InfiAgent: A Multi-Tool Agent for AI Operating Systems

Speaker: Dr. Hongxia Yang
         ByteDance
         USA

Title:  "InfiAgent: A Multi-Tool Agent for AI Operating Systems"

Date:   Wednesday; 13 March 2024

Time:   2:30pm - 3:30pm

Venue:  Room 2405 (via lift 17/18), HKUST

Abstract:

Following the launch of GPT4-Agent, GPT4 has demonstrated its flexibility 
in utilizing tools like Advanced Data Analytics (ADA, previously known as 
code interpreter) and DALLE3, although the details of GPT4-Agent have not 
been fully disclosed.

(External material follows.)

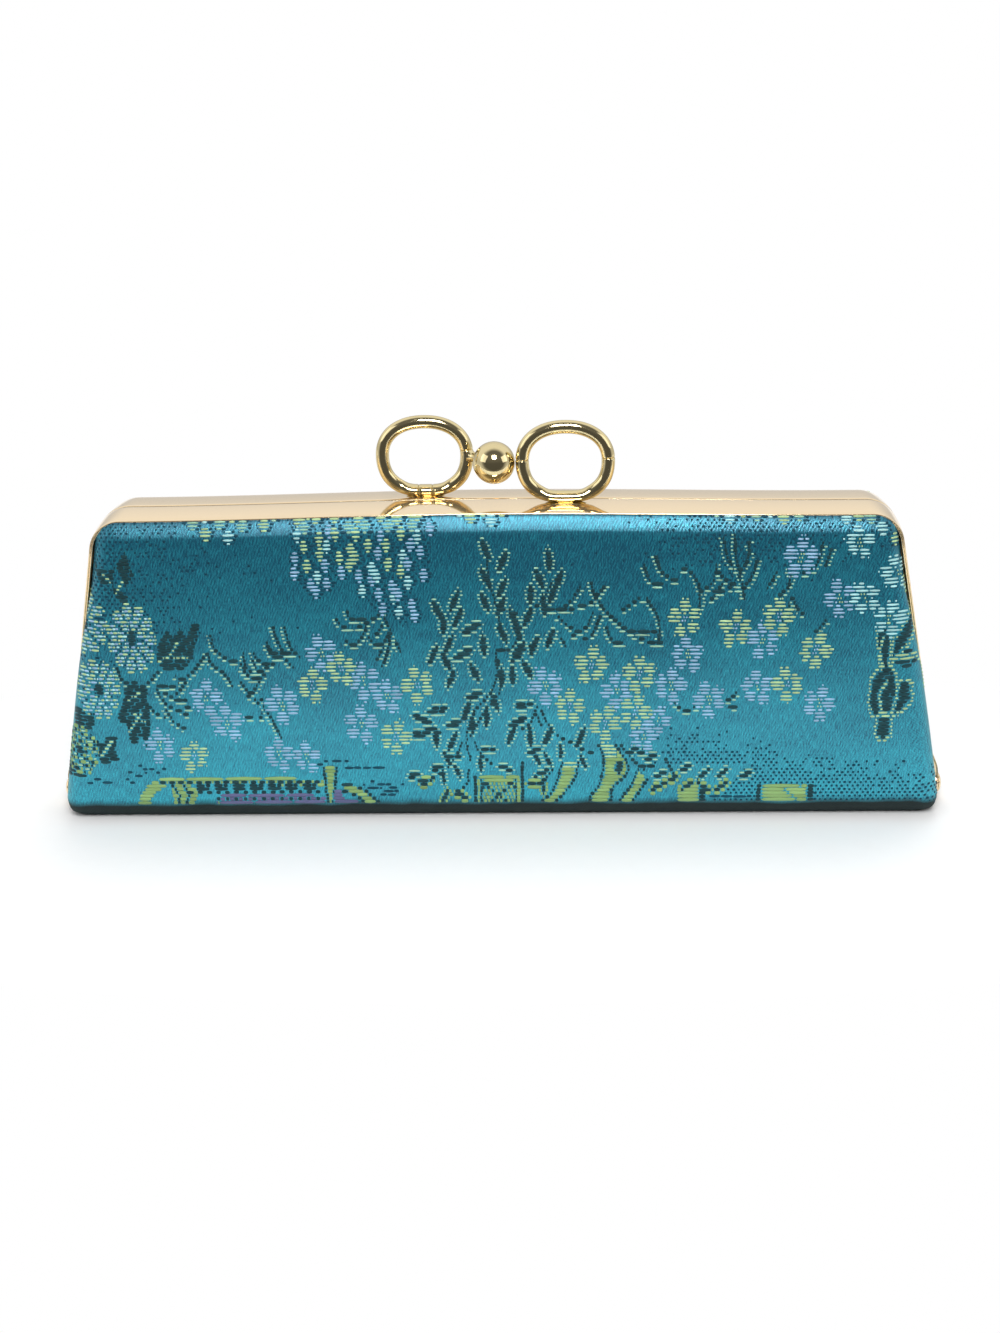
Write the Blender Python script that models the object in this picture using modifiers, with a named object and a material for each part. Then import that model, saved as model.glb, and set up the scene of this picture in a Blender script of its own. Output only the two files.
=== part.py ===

Over the past years, we have intensively studied the 
core functionalities of GPT4, progressively developing a system comparable 
to GPT4-Agent, named InfiAgent1. Initially, we replicated Codex and 
discovered that while existing models such as CodeLlama, StarCoder, and 
WizardCoder excel in programming capabilities, they fall short in handling 
FreeformQA problems for coding. To address this, we created InfiCoder--the 
first open-source model capable of handling text-tocode, code-to-code, and 
freeform code-related QA tasks simultaneously. Building on this, we 
developed InfiCoder-Eval 2 (FreeformQA benchmark), which includes 270 
high-quality automated test questions. Our findings indicate that even 
GPT4 has room for improvement in this area (achieving a score rate of only 
59.13%). Based on InfiCoder, we launched the InfiAgent framework, focusing 
on the field of data analysis. This framework first defines the problem 
framework and evaluation objectives for data analysis. Then, in line with 
the data analysis scenarios, we developed a specialized Agent system based 
on the React format and LLM, effectively addressing data analysis 
challenges. This system integrates an LLM with programming capabilities 
and a sandbox environment for executing Python code, generating solutions 
and corresponding code through multiple rounds of dialogues. It is the 
industry's first Agent framework closest to the capabilities of ADA. 
Additionally, we expanded the application scenarios of InfiAgent, 
multimodal LLM (MLLM) reasoning tool InfiMM 3, achieving excellent 
results. Among the open-source models, InfiMM performs the best on the 
MMMU leaderboard 4 with the smallest size of only 7B. Particularly in MLLM 
reasoning, we found that there is significant room for improvement in the 
current GPT4V (achieving a score rate of only 74.44% 5). These 
achievements not only reveal the tremendous potential of InfiAgent but 
also showcase our possible directions in surpassing the capabilities of 
GPT4.


****************
Biography:

Dr. Hongxia Yang, PhD from Duke University, has published over 100 papers 
in top-tier conferences and journals, and holds more than 50 patents in 
the USA and China. Her contributions to the field have been recognized 
through numerous prestigious awards, including the coveted Super AI Leader 
(SAIL) Award at the 2019 World Artificial Intelligence Conference, the 
Second- Class National Science and Technology Progress Award in 2020, 
which is one of China's highest technological honors, the First-Class 
Science and Technology Progress Award from the Electronics Society in 2021 
and the First-Class Science and Technology Progress Award from the 
Ministry of Education in 2022. Forbes China lauded her as one of the Top 
50 Women in Tech in 2022, a testament to her trailblazing role in the tech 
industry. Currently, she serves as the Head of Large Models at ByteDance 
US. Previously, she worked as a research staff member at IBM T.J. Watson 
research center, principal scientist at Yahoo!, an AI scientist and 
director at Alibaba DAMO Academy, and an adjunct professor at Zhejiang 
University's Shanghai Advanced Research Institute.